La quale, nel caso specifico, è sembrata sovraccarica di rinvii e simbologie, assai di rado risolte e molto spesso immotivatamente gratuite. Una sceneggiata… sui generis anche questa, con personaggi/insetti, metafora kafkiana di un’umanità mostruosa, senza coscienza, in fondo assai poco probabile in un milieu con assai più tragiche identità e ben più colpevoli burattinai alle sue spalle; con un tenero (questo sì) Edward mani di forbice (allusione al grande Eduardo?) che, nella sua solitudine (sempre in basso, ai piedi del sovrapposto palcoscenico) e pur con la sua diversità, non riesce a creare un universo autenticamente poetico. Una sceneggiata che, comunque, a livello rappresentativo, non risolve gli spunti polemici, li inasprisce soltanto, solidificandoli in reiterati, impietosi ma assai poco creativi stilemi scenici.

Verrebbe da rimpiangere, se non proprio le vecchie sceneggiate della Cafiero-Fumo, cui non abbiamo potuto assistere per motivi anagrafici, o le assai più recenti (ma anche più edulcorate) performances di Mario Merola, snobbate quasi sempre, ma forse non sempre a ragione, anche da noi, le assai più creative letture che del genere – negli ormai lontani anni ’70 (non così lontani da non potervi assistere, giovane fra i giovani sostenitori di quella inarrivabile stagione dello sperimentalismo teatrale) – seppe dare il grande Leo De Berardinis, accanto alla indimenticabile Perla Peragallo: un mix di jazz, cultura popolare, frammenti di recitazione straniata, visionarietà su palcoscenici quasi nudi; in definitiva i prodromi di quella contaminazione, più tardi magari fraintesa, comunque ormai abusata.

A risollevarci dalla – anche irritante – delusione (il teatro delude – è bene dirlo – piuttosto spesso, almeno chi ne ha visto forse troppo….e si crea eccessive aspettative!) c’è stato per fortuna, qualche giorno dopo, Saverio La Ruina, vecchia, cara conoscenza, che abbiamo seguito fin dai primi suoi passi teatrali, questa volta passato a Galleria Toledo con il suo ultimo Polvere. Un piacere rivederlo ma anche una sorpresa, nel constatare la sua capacità di rinnovarsi, di cambiare registro come attore, mutando anche la sua autorialità. Interrotti i sentieri del racconto popolare, rinunciando alla sublime, quasi commovente delicatezza con cui dava vita ai suoi personaggi femminili, offrendoci un meridione infelice e rassegnato, musicalissimo nella sua lingua, scolpito nella sua irripetibile e ormai perduta gestualità, Saverio ha volto ora il suo sguardo, quasi con la precisione di un entomologo, a differenti dinamiche dell’agire umano, quella – nello specifico – più recente e attuale della vita di coppia (per questo non è più solo in scena, ma con un’attrice, l’altrettanto brava Cecilia Foti).

Seguiamo così una relazione fra un lui e una lei sin dai primi momenti, quando già si innesca quella determinazione di esercitare il potere del maschio sulla femmina che si realizza però con sottili forme di controllo, con l’ossessione di conoscere ogni istante della vita dell’altra, sempre dietro ricatti affettivi e un’evidente fobia per la menzogna.
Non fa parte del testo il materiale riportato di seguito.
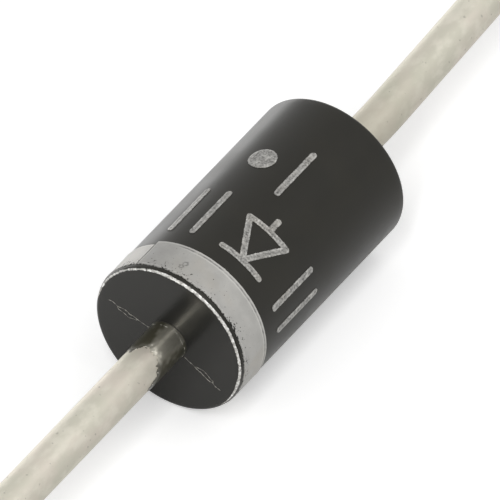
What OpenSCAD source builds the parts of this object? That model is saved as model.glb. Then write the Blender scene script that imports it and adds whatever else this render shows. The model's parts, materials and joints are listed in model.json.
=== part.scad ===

Le modalità con cui La Ruina dipana l’ingranaggio del rapporto hanno del sorprendente, sembrano tratte dalle esperienze di un operatore dei c.d. centri antiviolenza. Interessante, soprattutto, l’operazione sul linguaggio: non più la magmaticità del lessico propria ai precedenti lavori, ma un italiano corrente, monocorde, piatto, pieno di frasi fatte e luoghi comuni; lo accompagna una recitazione a mezza voce leggermente e progressivamente insinuante, comunque inquisitoria, che comunica un senso di oppressione alla vittima ma in certo qual modo anche agli spettatori, che si rendono conto di quanto violenta possa essere l’aggressività psicologica e verbale, non meno di quella fisica.

L’attore si è tolto dal centro della scena, ma ha offerto un saggio di quel teatro di parola che recupera solo così il suo tradizionale potere di seduzione sullo spettatore, di convincimento e coinvolgimento nei suoi confronti, ma anche di riflessione da parte sua sulle più subdole manifestazioni  della sua vita intima, di cui spesso solo la finzione teatrale riesce a svelare la  terribile verità.